* Begin Data provided *
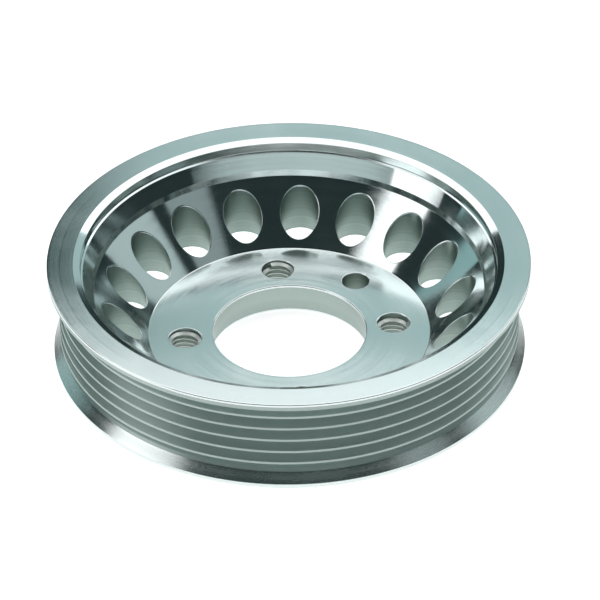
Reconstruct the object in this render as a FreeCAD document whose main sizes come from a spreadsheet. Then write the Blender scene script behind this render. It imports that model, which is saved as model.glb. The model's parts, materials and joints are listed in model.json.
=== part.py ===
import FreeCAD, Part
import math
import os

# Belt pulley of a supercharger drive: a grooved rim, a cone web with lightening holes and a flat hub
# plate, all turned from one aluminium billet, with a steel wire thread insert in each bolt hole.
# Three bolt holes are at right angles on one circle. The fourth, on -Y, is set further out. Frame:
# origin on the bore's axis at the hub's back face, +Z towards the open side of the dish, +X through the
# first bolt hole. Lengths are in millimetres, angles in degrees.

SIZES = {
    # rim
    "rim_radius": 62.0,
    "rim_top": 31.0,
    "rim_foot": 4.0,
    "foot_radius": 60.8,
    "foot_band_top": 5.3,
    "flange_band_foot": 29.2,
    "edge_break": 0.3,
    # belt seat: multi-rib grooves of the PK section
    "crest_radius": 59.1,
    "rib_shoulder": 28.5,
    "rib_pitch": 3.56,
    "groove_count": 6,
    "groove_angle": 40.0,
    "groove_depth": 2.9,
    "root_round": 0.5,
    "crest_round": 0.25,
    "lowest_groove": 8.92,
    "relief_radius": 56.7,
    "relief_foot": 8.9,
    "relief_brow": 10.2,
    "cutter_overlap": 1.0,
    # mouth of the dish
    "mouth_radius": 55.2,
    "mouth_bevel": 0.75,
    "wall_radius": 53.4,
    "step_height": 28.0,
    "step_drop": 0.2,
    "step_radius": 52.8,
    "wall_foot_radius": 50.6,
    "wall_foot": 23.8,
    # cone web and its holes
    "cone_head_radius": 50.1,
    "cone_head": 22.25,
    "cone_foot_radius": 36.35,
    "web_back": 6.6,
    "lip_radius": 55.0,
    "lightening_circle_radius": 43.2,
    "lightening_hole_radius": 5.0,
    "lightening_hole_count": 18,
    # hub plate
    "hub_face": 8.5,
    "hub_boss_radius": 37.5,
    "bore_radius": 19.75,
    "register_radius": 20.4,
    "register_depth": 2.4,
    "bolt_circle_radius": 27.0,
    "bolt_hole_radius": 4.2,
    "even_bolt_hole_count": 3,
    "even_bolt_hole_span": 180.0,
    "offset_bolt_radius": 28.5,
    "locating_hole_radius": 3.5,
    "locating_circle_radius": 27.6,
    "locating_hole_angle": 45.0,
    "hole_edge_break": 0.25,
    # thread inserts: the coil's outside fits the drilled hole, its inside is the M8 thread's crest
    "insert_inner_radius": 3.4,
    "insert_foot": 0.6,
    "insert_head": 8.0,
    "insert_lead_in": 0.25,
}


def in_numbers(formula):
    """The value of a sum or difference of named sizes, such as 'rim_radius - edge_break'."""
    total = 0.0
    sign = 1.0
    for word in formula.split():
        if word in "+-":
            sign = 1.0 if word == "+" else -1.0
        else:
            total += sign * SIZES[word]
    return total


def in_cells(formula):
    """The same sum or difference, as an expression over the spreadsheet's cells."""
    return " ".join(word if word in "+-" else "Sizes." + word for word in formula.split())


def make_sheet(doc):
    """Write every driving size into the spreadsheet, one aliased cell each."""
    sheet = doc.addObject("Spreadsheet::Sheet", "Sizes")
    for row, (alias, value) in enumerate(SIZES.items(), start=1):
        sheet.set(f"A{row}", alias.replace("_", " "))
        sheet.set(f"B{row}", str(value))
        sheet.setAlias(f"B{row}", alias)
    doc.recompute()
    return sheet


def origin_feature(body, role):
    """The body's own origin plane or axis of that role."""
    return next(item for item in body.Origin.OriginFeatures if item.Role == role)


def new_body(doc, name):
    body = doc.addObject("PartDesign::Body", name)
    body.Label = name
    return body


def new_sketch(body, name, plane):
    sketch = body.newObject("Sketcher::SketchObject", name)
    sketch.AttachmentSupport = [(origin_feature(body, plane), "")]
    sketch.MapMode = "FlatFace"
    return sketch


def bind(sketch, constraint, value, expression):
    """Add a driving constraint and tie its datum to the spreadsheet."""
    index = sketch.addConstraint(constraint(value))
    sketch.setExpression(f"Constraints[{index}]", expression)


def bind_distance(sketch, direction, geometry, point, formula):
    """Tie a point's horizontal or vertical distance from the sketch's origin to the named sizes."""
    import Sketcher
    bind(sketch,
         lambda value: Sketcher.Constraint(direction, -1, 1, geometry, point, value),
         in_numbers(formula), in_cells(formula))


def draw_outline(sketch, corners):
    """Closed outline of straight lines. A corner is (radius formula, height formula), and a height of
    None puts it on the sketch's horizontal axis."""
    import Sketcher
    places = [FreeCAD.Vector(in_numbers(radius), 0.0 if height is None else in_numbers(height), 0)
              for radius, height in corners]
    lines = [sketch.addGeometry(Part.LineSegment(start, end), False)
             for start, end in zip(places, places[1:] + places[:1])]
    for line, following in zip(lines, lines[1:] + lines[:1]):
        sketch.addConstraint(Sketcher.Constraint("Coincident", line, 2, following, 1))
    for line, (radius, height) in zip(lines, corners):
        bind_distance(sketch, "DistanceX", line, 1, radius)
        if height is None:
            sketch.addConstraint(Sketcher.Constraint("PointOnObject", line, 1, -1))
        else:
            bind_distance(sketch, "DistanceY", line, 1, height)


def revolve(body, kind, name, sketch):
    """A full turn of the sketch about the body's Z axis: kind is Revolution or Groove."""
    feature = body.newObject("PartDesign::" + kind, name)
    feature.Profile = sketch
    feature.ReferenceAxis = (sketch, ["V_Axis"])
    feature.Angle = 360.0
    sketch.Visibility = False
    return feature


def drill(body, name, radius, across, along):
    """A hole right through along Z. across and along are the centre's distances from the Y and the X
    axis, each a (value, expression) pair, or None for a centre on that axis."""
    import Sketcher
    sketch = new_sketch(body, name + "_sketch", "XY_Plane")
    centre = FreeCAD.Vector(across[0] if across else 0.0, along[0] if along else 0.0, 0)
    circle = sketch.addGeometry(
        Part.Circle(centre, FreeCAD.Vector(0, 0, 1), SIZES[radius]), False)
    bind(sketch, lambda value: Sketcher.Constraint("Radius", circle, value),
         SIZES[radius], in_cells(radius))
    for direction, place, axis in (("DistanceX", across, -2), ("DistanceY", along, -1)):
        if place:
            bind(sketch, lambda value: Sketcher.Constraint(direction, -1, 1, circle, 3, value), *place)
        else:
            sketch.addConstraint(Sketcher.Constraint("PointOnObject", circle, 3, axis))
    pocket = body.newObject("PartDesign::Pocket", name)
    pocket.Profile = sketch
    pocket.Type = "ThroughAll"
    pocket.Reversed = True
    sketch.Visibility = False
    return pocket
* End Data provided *
Work to do
Copy all data exactly, start to finish.

Result
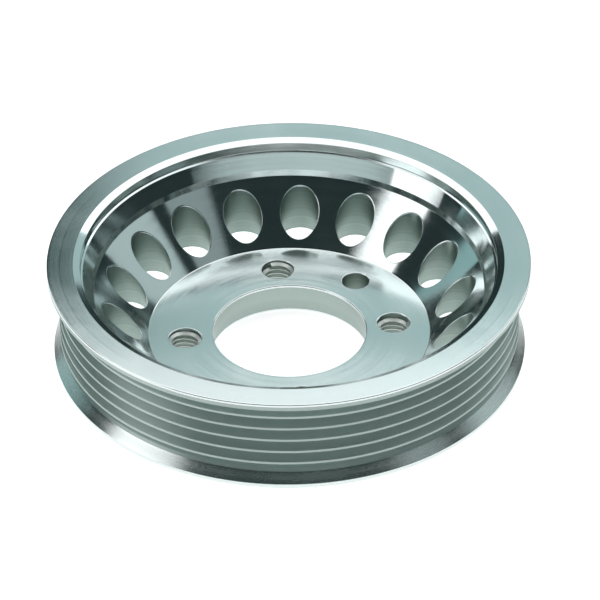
Reconstruct the object in this render as a FreeCAD document whose main sizes come from a spreadsheet. Then write the Blender scene script behind this render. It imports that model, which is saved as model.glb. The model's parts, materials and joints are listed in model.json.
=== part.py ===
import FreeCAD, Part
import math
import os

# Belt pulley of a supercharger drive: a grooved rim, a cone web with lightening holes and a flat hub
# plate, all turned from one aluminium billet, with a steel wire thread insert in each bolt hole.
# Three bolt holes are at right angles on one circle. The fourth, on -Y, is set further out. Frame:
# origin on the bore's axis at the hub's back face, +Z towards the open side of the dish, +X through the
# first bolt hole. Lengths are in millimetres, angles in degrees.

SIZES = {
    # rim
    "rim_radius": 62.0,
    "rim_top": 31.0,
    "rim_foot": 4.0,
    "foot_radius": 60.8,
    "foot_band_top": 5.3,
    "flange_band_foot": 29.2,
    "edge_break": 0.3,
    # belt seat: multi-rib grooves of the PK section
    "crest_radius": 59.1,
    "rib_shoulder": 28.5,
    "rib_pitch": 3.56,
    "groove_count": 6,
    "groove_angle": 40.0,
    "groove_depth": 2.9,
    "root_round": 0.5,
    "crest_round": 0.25,
    "lowest_groove": 8.92,
    "relief_radius": 56.7,
    "relief_foot": 8.9,
    "relief_brow": 10.2,
    "cutter_overlap": 1.0,
    # mouth of the dish
    "mouth_radius": 55.2,
    "mouth_bevel": 0.75,
    "wall_radius": 53.4,
    "step_height": 28.0,
    "step_drop": 0.2,
    "step_radius": 52.8,
    "wall_foot_radius": 50.6,
    "wall_foot": 23.8,
    # cone web and its holes
    "cone_head_radius": 50.1,
    "cone_head": 22.25,
    "cone_foot_radius": 36.35,
    "web_back": 6.6,
    "lip_radius": 55.0,
    "lightening_circle_radius": 43.2,
    "lightening_hole_radius": 5.0,
    "lightening_hole_count": 18,
    # hub plate
    "hub_face": 8.5,
    "hub_boss_radius": 37.5,
    "bore_radius": 19.75,
    "register_radius": 20.4,
    "register_depth": 2.4,
    "bolt_circle_radius": 27.0,
    "bolt_hole_radius": 4.2,
    "even_bolt_hole_count": 3,
    "even_bolt_hole_span": 180.0,
    "offset_bolt_radius": 28.5,
    "locating_hole_radius": 3.5,
    "locating_circle_radius": 27.6,
    "locating_hole_angle": 45.0,
    "hole_edge_break": 0.25,
    # thread inserts: the coil's outside fits the drilled hole, its inside is the M8 thread's crest
    "insert_inner_radius": 3.4,
    "insert_foot": 0.6,
    "insert_head": 8.0,
    "insert_lead_in": 0.25,
}


def in_numbers(formula):
    """The value of a sum or difference of named sizes, such as 'rim_radius - edge_break'."""
    total = 0.0
    sign = 1.0
    for word in formula.split():
        if word in "+-":
            sign = 1.0 if word == "+" else -1.0
        else:
            total += sign * SIZES[word]
    return total


def in_cells(formula):
    """The same sum or difference, as an expression over the spreadsheet's cells."""
    return " ".join(word if word in "+-" else "Sizes." + word for word in formula.split())


def make_sheet(doc):
    """Write every driving size into the spreadsheet, one aliased cell each."""
    sheet = doc.addObject("Spreadsheet::Sheet", "Sizes")
    for row, (alias, value) in enumerate(SIZES.items(), start=1):
        sheet.set(f"A{row}", alias.replace("_", " "))
        sheet.set(f"B{row}", str(value))
        sheet.setAlias(f"B{row}", alias)
    doc.recompute()
    return sheet


def origin_feature(body, role):
    """The body's own origin plane or axis of that role."""
    return next(item for item in body.Origin.OriginFeatures if item.Role == role)


def new_body(doc, name):
    body = doc.addObject("PartDesign::Body", name)
    body.Label = name
    return body


def new_sketch(body, name, plane):
    sketch = body.newObject("Sketcher::SketchObject", name)
    sketch.AttachmentSupport = [(origin_feature(body, plane), "")]
    sketch.MapMode = "FlatFace"
    return sketch


def bind(sketch, constraint, value, expression):
    """Add a driving constraint and tie its datum to the spreadsheet."""
    index = sketch.addConstraint(constraint(value))
    sketch.setExpression(f"Constraints[{index}]", expression)


def bind_distance(sketch, direction, geometry, point, formula):
    """Tie a point's horizontal or vertical distance from the sketch's origin to the named sizes."""
    import Sketcher
    bind(sketch,
         lambda value: Sketcher.Constraint(direction, -1, 1, geometry, point, value),
         in_numbers(formula), in_cells(formula))


def draw_outline(sketch, corners):
    """Closed outline of straight lines. A corner is (radius formula, height formula), and a height of
    None puts it on the sketch's horizontal axis."""
    import Sketcher
    places = [FreeCAD.Vector(in_numbers(radius), 0.0 if height is None else in_numbers(height), 0)
              for radius, height in corners]
    lines = [sketch.addGeometry(Part.LineSegment(start, end), False)
             for start, end in zip(places, places[1:] + places[:1])]
    for line, following in zip(lines, lines[1:] + lines[:1]):
        sketch.addConstraint(Sketcher.Constraint("Coincident", line, 2, following, 1))
    for line, (radius, height) in zip(lines, corners):
        bind_distance(sketch, "DistanceX", line, 1, radius)
        if height is None:
            sketch.addConstraint(Sketcher.Constraint("PointOnObject", line, 1, -1))
        else:
            bind_distance(sketch, "DistanceY", line, 1, height)


def revolve(body, kind, name, sketch):
    """A full turn of the sketch about the body's Z axis: kind is Revolution or Groove."""
    feature = body.newObject("PartDesign::" + kind, name)
    feature.Profile = sketch
    feature.ReferenceAxis = (sketch, ["V_Axis"])
    feature.Angle = 360.0
    sketch.Visibility = False
    return feature


def drill(body, name, radius, across, along):
    """A hole right through along Z. across and along are the centre's distances from the Y and the X
    axis, each a (value, expression) pair, or None for a centre on that axis."""
    import Sketcher
    sketch = new_sketch(body, name + "_sketch", "XY_Plane")
    centre = FreeCAD.Vector(across[0] if across else 0.0, along[0] if along else 0.0, 0)
    circle = sketch.addGeometry(
        Part.Circle(centre, FreeCAD.Vector(0, 0, 1), SIZES[radius]), False)
    bind(sketch, lambda value: Sketcher.Constraint("Radius", circle, value),
         SIZES[radius], in_cells(radius))
    for direction, place, axis in (("DistanceX", across, -2), ("DistanceY", along, -1)):
        if place:
            bind(sketch, lambda value: Sketcher.Constraint(direction, -1, 1, circle, 3, value), *place)
        else:
            sketch.addConstraint(Sketcher.Constraint("PointOnObject", circle, 3, axis))
    pocket = body.newObject("PartDesign::Pocket", name)
    pocket.Profile = sketch
    pocket.Type = "ThroughAll"
    pocket.Reversed = True
    sketch.Visibility = False
    return pocket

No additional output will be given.